W: (laughing)  Is that even a word?  Where's my phone?  I am going to Google "limpet". 

M:  Google might say "ex-partner of one of The Cheeky Girls".

W:  That's a "Lembit", you knob.  (pause)  Ah... "aquatic underwater mollusk."

M:  Precisely.

END SCENE

Aquatic underwater mollusk.

Lembit Opik, Liberal Democrat Member of Parliament.


More adventures with our intrepid couple here, here, here, here and here.

Thursday 5 May 2011

Words Are Stronger Than Tanks

Remember a few months ago I whined about the whole tanks/guns/war thing?  Yeah, we're still trying to wrap our heads around it, too. 

*   *   *   *

“Where are we going? I’m hungry for breaaaaaaaaaaaakfassssssssssssst!” he whines, as we walk towards the school gates. “No, Mammy! School is closed today!”

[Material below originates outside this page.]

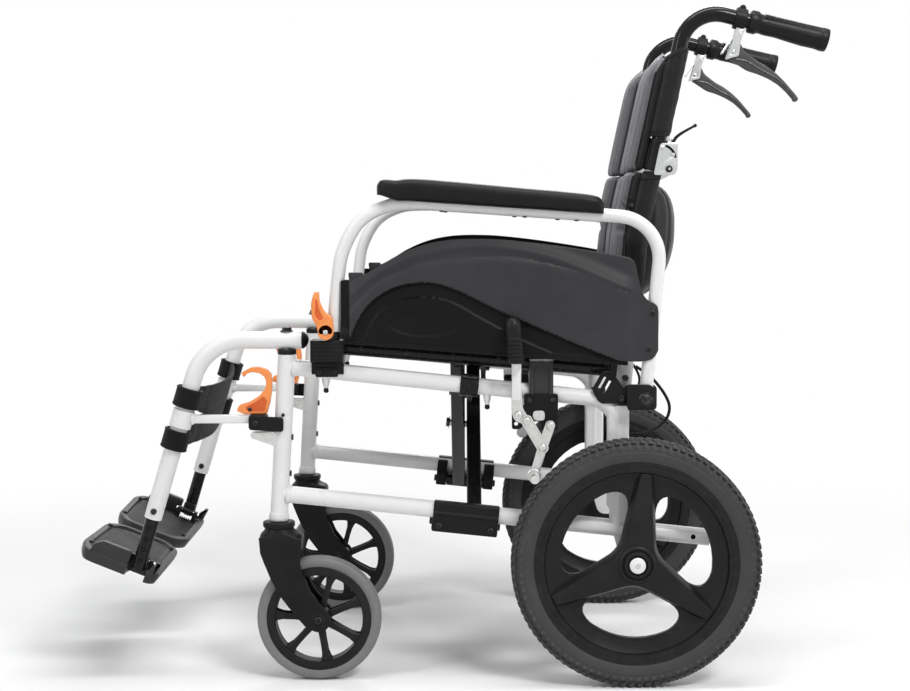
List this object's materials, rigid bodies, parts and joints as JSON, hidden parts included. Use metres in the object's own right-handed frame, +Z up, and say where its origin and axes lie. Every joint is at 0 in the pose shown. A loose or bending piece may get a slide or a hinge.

“Yes, baby,” I say. “But Mammy is going to vote this morning.”

“What does ‘vote’ mean?” he asks.

“Well, you know the government who runs our country and... looks after everyone?” The latter few words stick in my throat slightly, but my inflection doesn’t waver enough for him to notice and he nods. “Well how do you think those people get into the government?” I ask.

He shrugs.

I explain the very basic premise as the furrows in his brow uncrease as pieces of understanding fix themselves together in his little head.

“Can I vote?” he wonders.

“You can when you’re eighteen,” I tell him. “And do you know what? Less than a hundred years ago, they didn’t let women have a go at voting. They only let men. What do you think of that?”

“So, they only let Daddies but not Mammies decide the government?” he asks.

“Yep.”

“Well I think that that mustn’t have been very fair for all the Mammies.”

“You’re right, it wasn’t fair for all the Mammies. But you know, all those Mammies got together and fought the government and made them make it fair.”

“Did they have a war with tanks?” his eyes light up.

“No, baby. They fought with words. Words are stronger than tanks.”

At this, he throws his head back and laughs. “Words are not stronger than tanks. Especially not the 75mm gun on the German Panther from 1943 that weighs 35 tonnes and has a turret and 80mm armour on the side of the hull.  Can we have crumpets for breakfast?”